Can we migrate without downtime? Yes, through parallel running and phased deployment. Critical workflows run on both systems simultaneously until data parity is verified. This adds timeline but eliminates cutover risk. A parallel period of several weeks for mission-critical jobs is typical for managing risk.
Should we redesign workflows or recreate as-is? Recreate first for speed and risk reduction. After migration stabilizes, redesign specific workflows to leverage cloud-native capabilities like streaming and event-driven processing. This two-phase approach is safer than trying to redesign and migrate simultaneously.

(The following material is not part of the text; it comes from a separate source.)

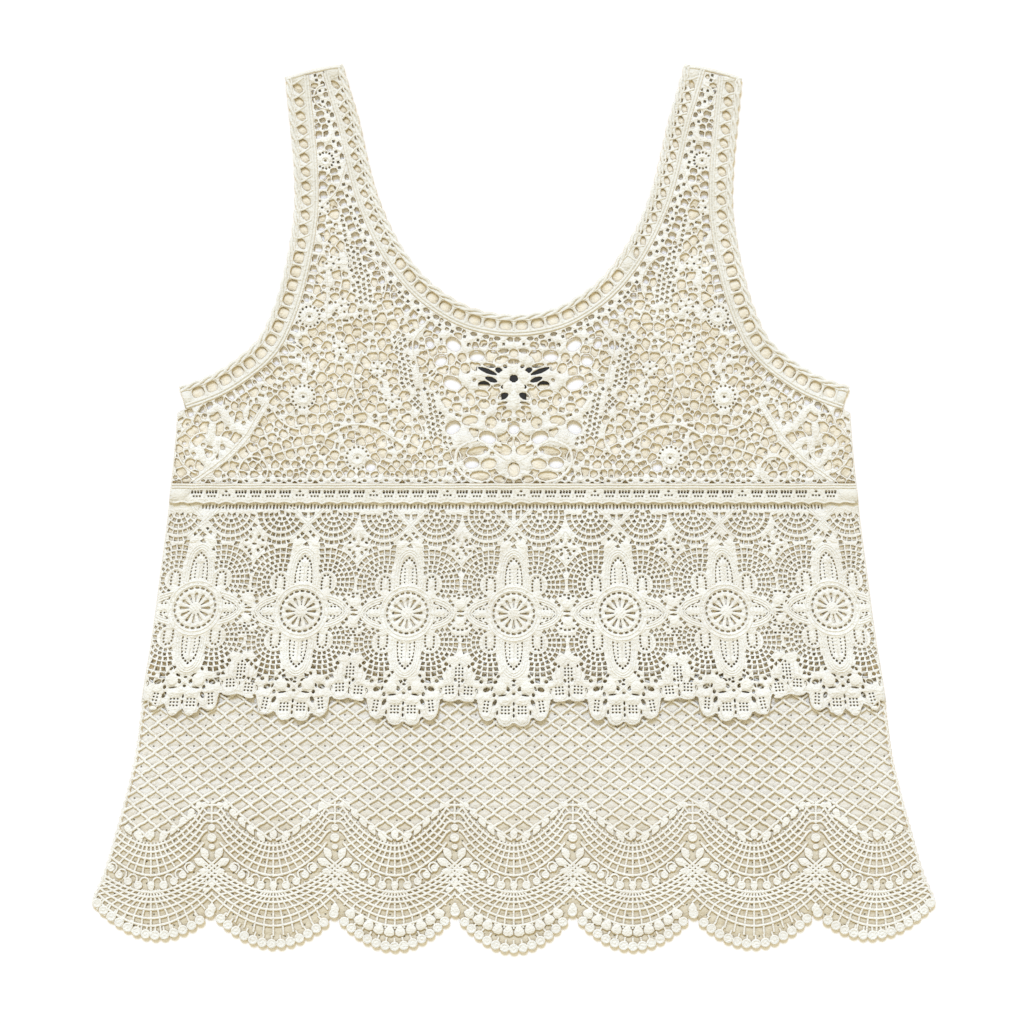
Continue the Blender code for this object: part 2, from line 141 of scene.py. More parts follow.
def beside(line, at, off):  # points this far along a line and off to its left, with its direction there
    at, off = np.broadcast_arrays(np.atleast_1d(np.asarray(at, float)), off)
    length = runs(line)
    side = pick(leftWay(line), length, at)
    side /= np.linalg.norm(side, axis=1)[:, None]
    return pick(line, length, at) + off[:, None] * side, np.arctan2(-side[:, 0], side[:, 1])


def level(xs, y):
    return np.column_stack([xs, np.full(len(xs), y)])


def closed(loop):
    return np.vstack([loop, loop[:1]])


def stretches(keep, least):  # runs of kept points that are longer than this, by number
    groups = np.split(np.arange(len(keep)), np.flatnonzero(np.diff(keep.astype(int))) + 1)
    return [part for part in groups if len(part) > least and keep[part[0]]]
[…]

How do we ensure data accuracy during ETL migration? Automated reconciliation frameworks comparing old and new system outputs before cutover. Testing covers row counts, column values, calculations, and edge cases. This work consumes a meaningful portion of project time but is non-negotiable for production cutover.
What if new systems don't perform as expected after ETL migration? Proper testing during validation catches this before production. Cloud platforms require different optimization strategies than on-premise infrastructure: partitioning for distributed processing, resource allocation for elastic compute, optimal data formats. Migration tools apply cloud-optimized patterns automatically, but complex custom logic needs human tuning.